• **What to produce**: Can you reproduce the data beneath, keeping every line exact?
+++ Data shown
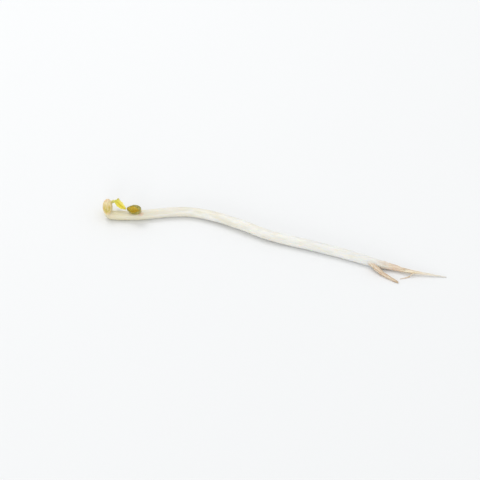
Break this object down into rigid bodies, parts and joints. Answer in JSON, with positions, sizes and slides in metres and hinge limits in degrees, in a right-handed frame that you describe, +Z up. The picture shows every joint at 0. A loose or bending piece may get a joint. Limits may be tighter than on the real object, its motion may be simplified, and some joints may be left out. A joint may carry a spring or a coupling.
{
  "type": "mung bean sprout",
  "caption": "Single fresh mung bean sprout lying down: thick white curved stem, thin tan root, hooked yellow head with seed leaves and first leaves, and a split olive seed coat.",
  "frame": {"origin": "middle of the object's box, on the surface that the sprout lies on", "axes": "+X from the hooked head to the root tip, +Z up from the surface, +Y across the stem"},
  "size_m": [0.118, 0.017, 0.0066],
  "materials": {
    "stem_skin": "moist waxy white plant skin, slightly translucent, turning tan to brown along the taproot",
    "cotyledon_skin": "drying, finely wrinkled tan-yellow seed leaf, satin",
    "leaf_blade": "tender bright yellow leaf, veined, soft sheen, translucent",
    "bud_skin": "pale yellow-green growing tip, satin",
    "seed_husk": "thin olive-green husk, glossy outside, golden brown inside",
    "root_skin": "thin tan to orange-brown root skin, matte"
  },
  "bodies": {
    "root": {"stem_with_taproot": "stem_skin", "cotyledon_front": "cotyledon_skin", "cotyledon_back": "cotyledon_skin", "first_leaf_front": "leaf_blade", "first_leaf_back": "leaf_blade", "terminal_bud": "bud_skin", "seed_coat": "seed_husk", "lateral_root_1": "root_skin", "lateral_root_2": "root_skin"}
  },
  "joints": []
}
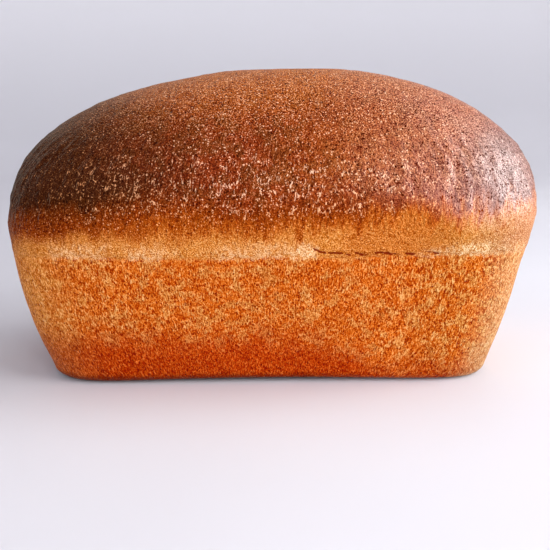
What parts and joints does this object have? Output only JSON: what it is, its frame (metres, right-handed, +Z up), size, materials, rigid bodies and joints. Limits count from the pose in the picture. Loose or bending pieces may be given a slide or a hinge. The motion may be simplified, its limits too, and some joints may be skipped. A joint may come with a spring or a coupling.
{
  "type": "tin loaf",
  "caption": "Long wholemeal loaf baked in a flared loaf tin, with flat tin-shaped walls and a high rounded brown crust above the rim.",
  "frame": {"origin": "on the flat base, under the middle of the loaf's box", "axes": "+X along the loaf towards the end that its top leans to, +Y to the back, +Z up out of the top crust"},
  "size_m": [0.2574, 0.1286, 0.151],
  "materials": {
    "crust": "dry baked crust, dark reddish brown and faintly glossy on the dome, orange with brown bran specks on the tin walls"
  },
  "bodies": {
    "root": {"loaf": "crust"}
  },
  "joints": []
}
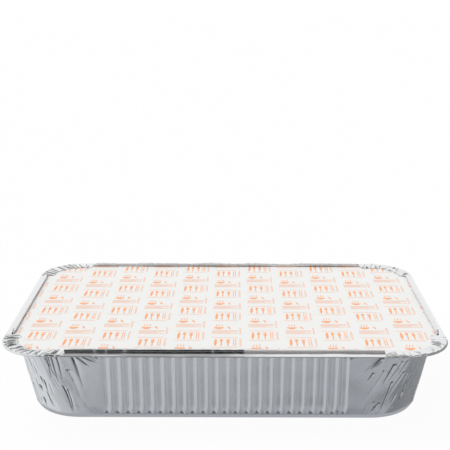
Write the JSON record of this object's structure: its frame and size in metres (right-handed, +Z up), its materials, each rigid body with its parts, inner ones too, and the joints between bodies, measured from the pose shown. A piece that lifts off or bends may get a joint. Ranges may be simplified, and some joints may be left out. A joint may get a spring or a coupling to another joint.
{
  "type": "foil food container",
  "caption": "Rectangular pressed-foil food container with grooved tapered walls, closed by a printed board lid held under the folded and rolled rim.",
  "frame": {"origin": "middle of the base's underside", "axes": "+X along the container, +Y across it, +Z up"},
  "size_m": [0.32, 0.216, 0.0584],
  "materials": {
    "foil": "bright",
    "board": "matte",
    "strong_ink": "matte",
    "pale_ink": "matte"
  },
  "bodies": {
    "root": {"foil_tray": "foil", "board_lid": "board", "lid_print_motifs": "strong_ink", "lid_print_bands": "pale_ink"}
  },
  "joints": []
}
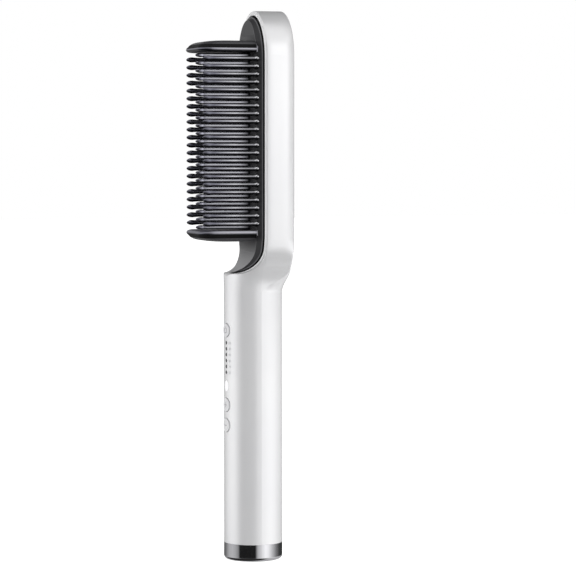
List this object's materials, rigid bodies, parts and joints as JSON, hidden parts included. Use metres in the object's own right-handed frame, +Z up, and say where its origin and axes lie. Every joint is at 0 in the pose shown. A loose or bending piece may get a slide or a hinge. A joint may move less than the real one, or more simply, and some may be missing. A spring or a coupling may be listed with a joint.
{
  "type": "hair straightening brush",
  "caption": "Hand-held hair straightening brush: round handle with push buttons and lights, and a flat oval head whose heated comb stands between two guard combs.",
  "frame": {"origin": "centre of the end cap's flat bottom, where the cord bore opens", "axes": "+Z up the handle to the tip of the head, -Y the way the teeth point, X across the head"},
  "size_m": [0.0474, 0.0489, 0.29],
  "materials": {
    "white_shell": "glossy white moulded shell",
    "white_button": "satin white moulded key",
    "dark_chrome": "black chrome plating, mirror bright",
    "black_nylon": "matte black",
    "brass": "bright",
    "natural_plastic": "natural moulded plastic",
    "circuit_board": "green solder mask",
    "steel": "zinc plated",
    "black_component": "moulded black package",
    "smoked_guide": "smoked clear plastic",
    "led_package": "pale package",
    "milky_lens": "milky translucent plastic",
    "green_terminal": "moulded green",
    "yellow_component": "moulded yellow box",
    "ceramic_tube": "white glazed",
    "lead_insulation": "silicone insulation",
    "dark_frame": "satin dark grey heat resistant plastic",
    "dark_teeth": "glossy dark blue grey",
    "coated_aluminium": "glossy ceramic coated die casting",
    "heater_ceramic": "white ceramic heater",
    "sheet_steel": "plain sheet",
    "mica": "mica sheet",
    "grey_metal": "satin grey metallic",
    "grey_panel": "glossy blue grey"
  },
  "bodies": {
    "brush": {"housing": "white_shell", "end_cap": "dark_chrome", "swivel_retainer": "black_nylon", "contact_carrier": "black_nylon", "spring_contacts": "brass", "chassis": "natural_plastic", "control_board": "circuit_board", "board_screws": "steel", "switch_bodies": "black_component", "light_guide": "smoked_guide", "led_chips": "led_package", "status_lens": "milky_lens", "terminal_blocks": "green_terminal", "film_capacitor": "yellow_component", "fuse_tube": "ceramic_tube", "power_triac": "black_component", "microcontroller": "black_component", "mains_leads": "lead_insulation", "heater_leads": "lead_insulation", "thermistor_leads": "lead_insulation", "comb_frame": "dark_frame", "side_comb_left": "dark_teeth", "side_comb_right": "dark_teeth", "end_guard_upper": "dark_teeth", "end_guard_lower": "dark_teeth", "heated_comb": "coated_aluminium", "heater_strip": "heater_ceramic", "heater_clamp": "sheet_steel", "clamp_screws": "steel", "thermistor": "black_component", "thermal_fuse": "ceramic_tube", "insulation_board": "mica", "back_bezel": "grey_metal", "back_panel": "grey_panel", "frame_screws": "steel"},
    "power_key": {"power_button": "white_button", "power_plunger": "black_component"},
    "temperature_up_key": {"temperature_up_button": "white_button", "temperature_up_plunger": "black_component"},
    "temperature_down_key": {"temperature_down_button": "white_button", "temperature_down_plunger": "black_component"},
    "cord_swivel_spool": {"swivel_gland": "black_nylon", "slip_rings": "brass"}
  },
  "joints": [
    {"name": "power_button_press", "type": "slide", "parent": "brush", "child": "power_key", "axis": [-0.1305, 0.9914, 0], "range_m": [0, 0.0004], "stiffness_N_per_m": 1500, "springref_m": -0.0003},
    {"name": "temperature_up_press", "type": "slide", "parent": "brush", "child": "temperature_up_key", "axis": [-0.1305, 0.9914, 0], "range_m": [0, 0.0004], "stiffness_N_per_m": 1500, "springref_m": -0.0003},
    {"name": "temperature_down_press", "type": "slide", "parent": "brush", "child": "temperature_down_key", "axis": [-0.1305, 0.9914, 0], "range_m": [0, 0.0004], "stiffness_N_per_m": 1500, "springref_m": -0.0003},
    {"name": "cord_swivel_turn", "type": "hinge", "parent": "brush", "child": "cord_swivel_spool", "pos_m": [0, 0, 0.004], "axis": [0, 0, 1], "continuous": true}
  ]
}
++++++
• **Exercise result**:
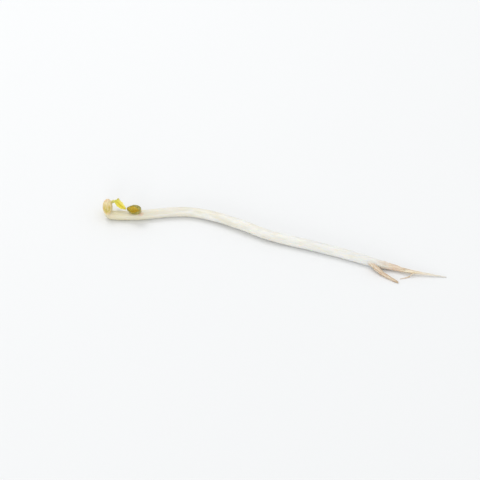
Break this object down into rigid bodies, parts and joints. Answer in JSON, with positions, sizes and slides in metres and hinge limits in degrees, in a right-handed frame that you describe, +Z up. The picture shows every joint at 0. A loose or bending piece may get a joint. Limits may be tighter than on the real object, its motion may be simplified, and some joints may be left out. A joint may carry a spring or a coupling.
{
  "type": "mung bean sprout",
  "caption": "Single fresh mung bean sprout lying down: thick white curved stem, thin tan root, hooked yellow head with seed leaves and first leaves, and a split olive seed coat.",
  "frame": {"origin": "middle of the object's box, on the surface that the sprout lies on", "axes": "+X from the hooked head to the root tip, +Z up from the surface, +Y across the stem"},
  "size_m": [0.118, 0.017, 0.0066],
  "materials": {
    "stem_skin": "moist waxy white plant skin, slightly translucent, turning tan to brown along the taproot",
    "cotyledon_skin": "drying, finely wrinkled tan-yellow seed leaf, satin",
    "leaf_blade": "tender bright yellow leaf, veined, soft sheen, translucent",
    "bud_skin": "pale yellow-green growing tip, satin",
    "seed_husk": "thin olive-green husk, glossy outside, golden brown inside",
    "root_skin": "thin tan to orange-brown root skin, matte"
  },
  "bodies": {
    "root": {"stem_with_taproot": "stem_skin", "cotyledon_front": "cotyledon_skin", "cotyledon_back": "cotyledon_skin", "first_leaf_front": "leaf_blade", "first_leaf_back": "leaf_blade", "terminal_bud": "bud_skin", "seed_coat": "seed_husk", "lateral_root_1": "root_skin", "lateral_root_2": "root_skin"}
  },
  "joints": []
}
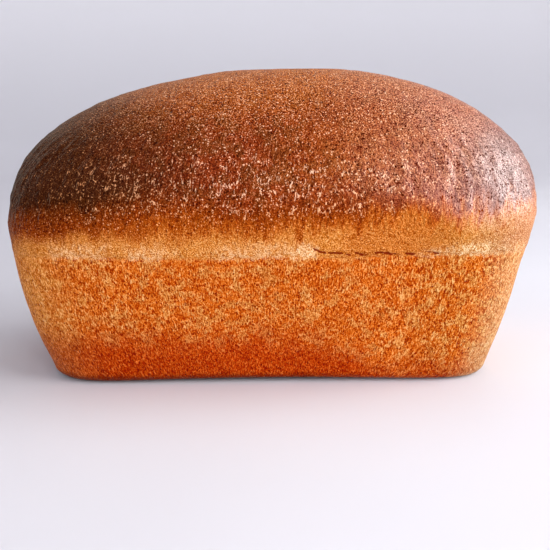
What parts and joints does this object have? Output only JSON: what it is, its frame (metres, right-handed, +Z up), size, materials, rigid bodies and joints. Limits count from the pose in the picture. Loose or bending pieces may be given a slide or a hinge. The motion may be simplified, its limits too, and some joints may be skipped. A joint may come with a spring or a coupling.
{
  "type": "tin loaf",
  "caption": "Long wholemeal loaf baked in a flared loaf tin, with flat tin-shaped walls and a high rounded brown crust above the rim.",
  "frame": {"origin": "on the flat base, under the middle of the loaf's box", "axes": "+X along the loaf towards the end that its top leans to, +Y to the back, +Z up out of the top crust"},
  "size_m": [0.2574, 0.1286, 0.151],
  "materials": {
    "crust": "dry baked crust, dark reddish brown and faintly glossy on the dome, orange with brown bran specks on the tin walls"
  },
  "bodies": {
    "root": {"loaf": "crust"}
  },
  "joints": []
}
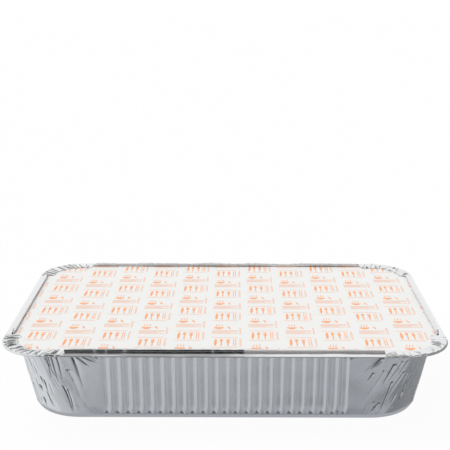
Write the JSON record of this object's structure: its frame and size in metres (right-handed, +Z up), its materials, each rigid body with its parts, inner ones too, and the joints between bodies, measured from the pose shown. A piece that lifts off or bends may get a joint. Ranges may be simplified, and some joints may be left out. A joint may get a spring or a coupling to another joint.
{
  "type": "foil food container",
  "caption": "Rectangular pressed-foil food container with grooved tapered walls, closed by a printed board lid held under the folded and rolled rim.",
  "frame": {"origin": "middle of the base's underside", "axes": "+X along the container, +Y across it, +Z up"},
  "size_m": [0.32, 0.216, 0.0584],
  "materials": {
    "foil": "bright",
    "board": "matte",
    "strong_ink": "matte",
    "pale_ink": "matte"
  },
  "bodies": {
    "root": {"foil_tray": "foil", "board_lid": "board", "lid_print_motifs": "strong_ink", "lid_print_bands": "pale_ink"}
  },
  "joints": []
}
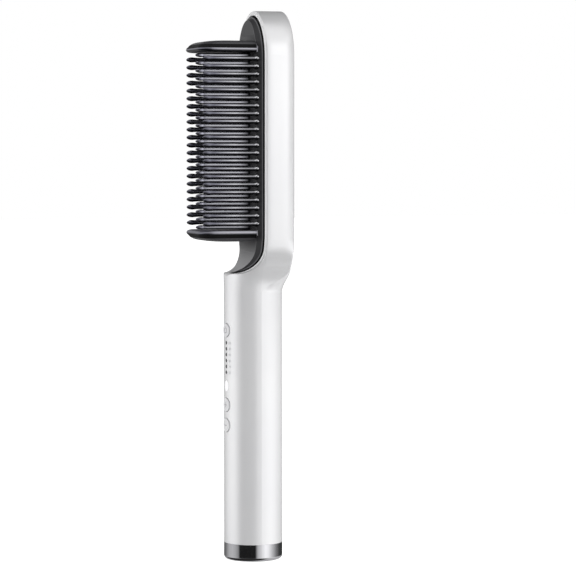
List this object's materials, rigid bodies, parts and joints as JSON, hidden parts included. Use metres in the object's own right-handed frame, +Z up, and say where its origin and axes lie. Every joint is at 0 in the pose shown. A loose or bending piece may get a slide or a hinge. A joint may move less than the real one, or more simply, and some may be missing. A spring or a coupling may be listed with a joint.
{
  "type": "hair straightening brush",
  "caption": "Hand-held hair straightening brush: round handle with push buttons and lights, and a flat oval head whose heated comb stands between two guard combs.",
  "frame": {"origin": "centre of the end cap's flat bottom, where the cord bore opens", "axes": "+Z up the handle to the tip of the head, -Y the way the teeth point, X across the head"},
  "size_m": [0.0474, 0.0489, 0.29],
  "materials": {
    "white_shell": "glossy white moulded shell",
    "white_button": "satin white moulded key",
    "dark_chrome": "black chrome plating, mirror bright",
    "black_nylon": "matte black",
    "brass": "bright",
    "natural_plastic": "natural moulded plastic",
    "circuit_board": "green solder mask",
    "steel": "zinc plated",
    "black_component": "moulded black package",
    "smoked_guide": "smoked clear plastic",
    "led_package": "pale package",
    "milky_lens": "milky translucent plastic",
    "green_terminal": "moulded green",
    "yellow_component": "moulded yellow box",
    "ceramic_tube": "white glazed",
    "lead_insulation": "silicone insulation",
    "dark_frame": "satin dark grey heat resistant plastic",
    "dark_teeth": "glossy dark blue grey",
    "coated_aluminium": "glossy ceramic coated die casting",
    "heater_ceramic": "white ceramic heater",
    "sheet_steel": "plain sheet",
    "mica": "mica sheet",
    "grey_metal": "satin grey metallic",
    "grey_panel": "glossy blue grey"
  },
  "bodies": {
    "brush": {"housing": "white_shell", "end_cap": "dark_chrome", "swivel_retainer": "black_nylon", "contact_carrier": "black_nylon", "spring_contacts": "brass", "chassis": "natural_plastic", "control_board": "circuit_board", "board_screws": "steel", "switch_bodies": "black_component", "light_guide": "smoked_guide", "led_chips": "led_package", "status_lens": "milky_lens", "terminal_blocks": "green_terminal", "film_capacitor": "yellow_component", "fuse_tube": "ceramic_tube", "power_triac": "black_component", "microcontroller": "black_component", "mains_leads": "lead_insulation", "heater_leads": "lead_insulation", "thermistor_leads": "lead_insulation", "comb_frame": "dark_frame", "side_comb_left": "dark_teeth", "side_comb_right": "dark_teeth", "end_guard_upper": "dark_teeth", "end_guard_lower": "dark_teeth", "heated_comb": "coated_aluminium", "heater_strip": "heater_ceramic", "heater_clamp": "sheet_steel", "clamp_screws": "steel", "thermistor": "black_component", "thermal_fuse": "ceramic_tube", "insulation_board": "mica", "back_bezel": "grey_metal", "back_panel": "grey_panel", "frame_screws": "steel"},
    "power_key": {"power_button": "white_button", "power_plunger": "black_component"},
    "temperature_up_key": {"temperature_up_button": "white_button", "temperature_up_plunger": "black_component"},
    "temperature_down_key": {"temperature_down_button": "white_button", "temperature_down_plunger": "black_component"},
    "cord_swivel_spool": {"swivel_gland": "black_nylon", "slip_rings": "brass"}
  },
  "joints": [
    {"name": "power_button_press", "type": "slide", "parent": "brush", "child": "power_key", "axis": [-0.1305, 0.9914, 0], "range_m": [0, 0.0004], "stiffness_N_per_m": 1500, "springref_m": -0.0003},
    {"name": "temperature_up_press", "type": "slide", "parent": "brush", "child": "temperature_up_key", "axis": [-0.1305, 0.9914, 0], "range_m": [0, 0.0004], "stiffness_N_per_m": 1500, "springref_m": -0.0003},
    {"name": "temperature_down_press", "type": "slide", "parent": "brush", "child": "temperature_down_key", "axis": [-0.1305, 0.9914, 0], "range_m": [0, 0.0004], "stiffness_N_per_m": 1500, "springref_m": -0.0003},
    {"name": "cord_swivel_turn", "type": "hinge", "parent": "brush", "child": "cord_swivel_spool", "pos_m": [0, 0, 0.004], "axis": [0, 0, 1], "continuous": true}
  ]
}